[START]

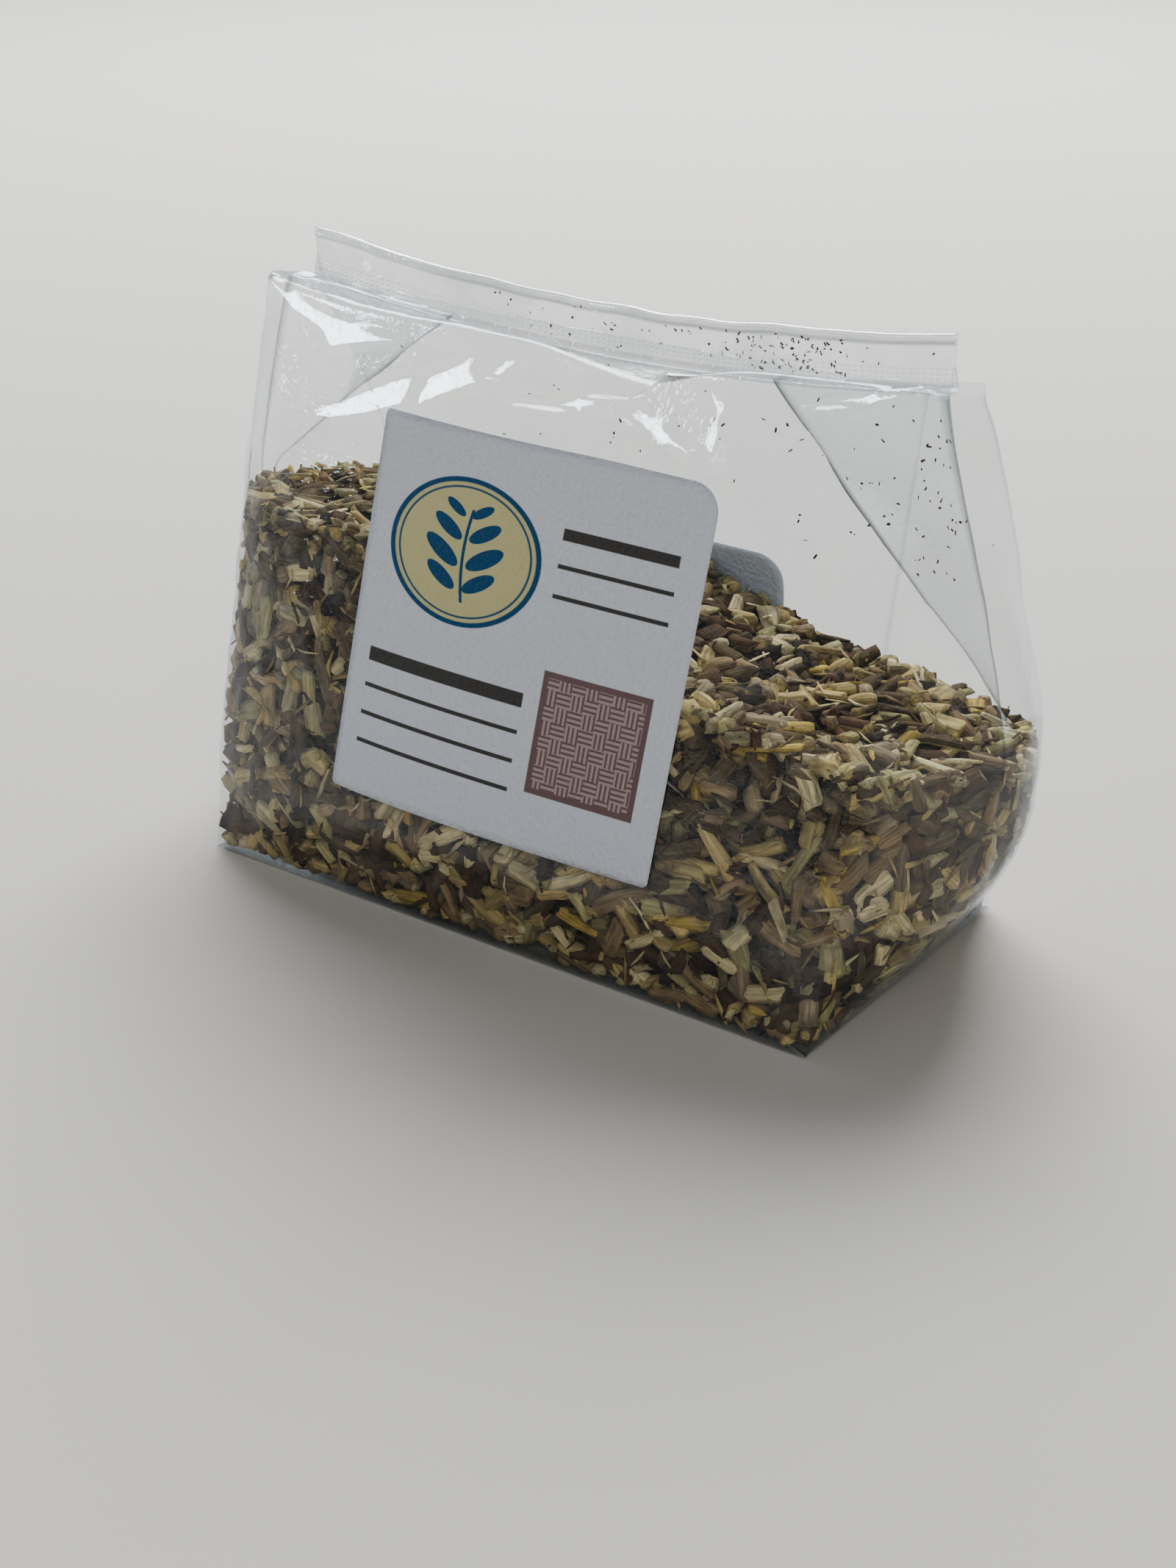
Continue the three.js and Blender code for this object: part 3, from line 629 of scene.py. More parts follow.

[END]
[START]

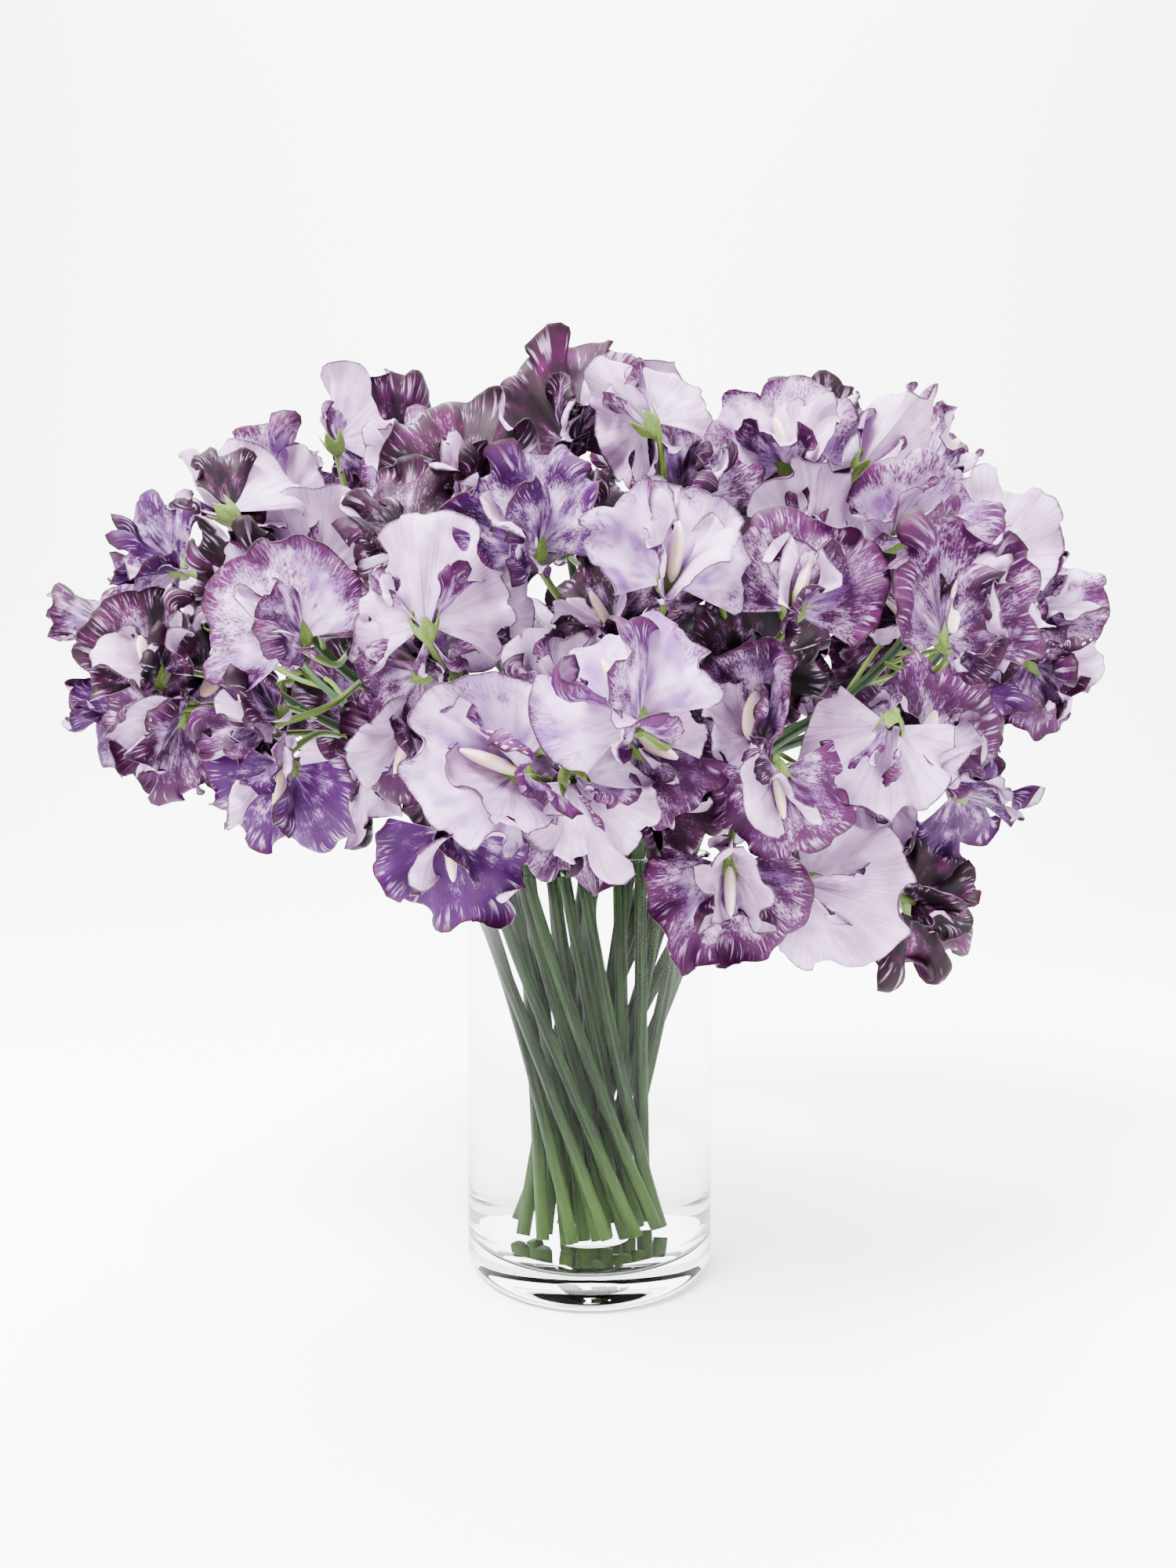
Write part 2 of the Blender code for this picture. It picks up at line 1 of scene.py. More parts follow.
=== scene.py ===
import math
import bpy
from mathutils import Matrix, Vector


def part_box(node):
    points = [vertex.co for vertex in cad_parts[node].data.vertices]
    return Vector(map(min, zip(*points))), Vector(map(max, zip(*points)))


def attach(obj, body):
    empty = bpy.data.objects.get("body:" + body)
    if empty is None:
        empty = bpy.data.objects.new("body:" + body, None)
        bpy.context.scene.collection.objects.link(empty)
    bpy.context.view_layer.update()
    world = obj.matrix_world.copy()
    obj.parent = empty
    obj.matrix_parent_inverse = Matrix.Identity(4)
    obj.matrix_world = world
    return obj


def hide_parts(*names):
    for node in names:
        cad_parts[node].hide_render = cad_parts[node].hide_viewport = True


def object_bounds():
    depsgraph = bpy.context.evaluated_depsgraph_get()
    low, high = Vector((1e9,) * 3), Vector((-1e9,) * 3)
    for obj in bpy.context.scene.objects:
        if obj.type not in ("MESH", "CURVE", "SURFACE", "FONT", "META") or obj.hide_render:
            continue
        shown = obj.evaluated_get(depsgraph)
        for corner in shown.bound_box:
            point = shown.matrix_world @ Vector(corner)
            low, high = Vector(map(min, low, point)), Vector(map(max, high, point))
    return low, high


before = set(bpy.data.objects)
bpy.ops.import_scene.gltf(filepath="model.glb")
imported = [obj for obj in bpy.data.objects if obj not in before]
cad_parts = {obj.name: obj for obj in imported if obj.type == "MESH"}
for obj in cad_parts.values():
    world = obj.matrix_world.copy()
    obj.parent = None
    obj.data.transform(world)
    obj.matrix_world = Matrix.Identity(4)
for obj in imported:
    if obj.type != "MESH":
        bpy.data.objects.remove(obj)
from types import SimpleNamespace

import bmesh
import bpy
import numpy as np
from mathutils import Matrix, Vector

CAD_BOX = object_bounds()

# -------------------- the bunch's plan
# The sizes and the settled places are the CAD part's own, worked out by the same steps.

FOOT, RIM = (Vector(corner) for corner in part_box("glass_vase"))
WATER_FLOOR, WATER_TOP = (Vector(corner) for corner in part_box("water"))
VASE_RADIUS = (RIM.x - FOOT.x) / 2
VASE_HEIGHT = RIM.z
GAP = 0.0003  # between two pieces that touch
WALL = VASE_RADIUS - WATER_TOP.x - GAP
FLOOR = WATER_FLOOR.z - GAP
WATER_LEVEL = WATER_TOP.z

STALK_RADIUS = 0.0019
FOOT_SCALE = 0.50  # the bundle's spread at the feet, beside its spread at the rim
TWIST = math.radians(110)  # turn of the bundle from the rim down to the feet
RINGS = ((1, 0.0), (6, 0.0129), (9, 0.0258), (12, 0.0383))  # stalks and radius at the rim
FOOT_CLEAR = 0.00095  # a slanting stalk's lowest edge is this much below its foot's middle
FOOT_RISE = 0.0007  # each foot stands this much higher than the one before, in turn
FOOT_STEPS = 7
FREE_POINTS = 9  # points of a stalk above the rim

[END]

> [STATED PROBLEM]
Output only the lines from the one containing "bpy.data.objects.remove(obj)" through the one containing "WATER_LEVEL = WATER_TOP.z", inclusive, exactly as written.

> [IN RESPONSE]
        bpy.data.objects.remove(obj)
from types import SimpleNamespace

import bmesh
import bpy
import numpy as np
from mathutils import Matrix, Vector

CAD_BOX = object_bounds()

# -------------------- the bunch's plan
# The sizes and the settled places are the CAD part's own, worked out by the same steps.

FOOT, RIM = (Vector(corner) for corner in part_box("glass_vase"))
WATER_FLOOR, WATER_TOP = (Vector(corner) for corner in part_box("water"))
VASE_RADIUS = (RIM.x - FOOT.x) / 2
VASE_HEIGHT = RIM.z
GAP = 0.0003  # between two pieces that touch
WALL = VASE_RADIUS - WATER_TOP.x - GAP
FLOOR = WATER_FLOOR.z - GAP
WATER_LEVEL = WATER_TOP.z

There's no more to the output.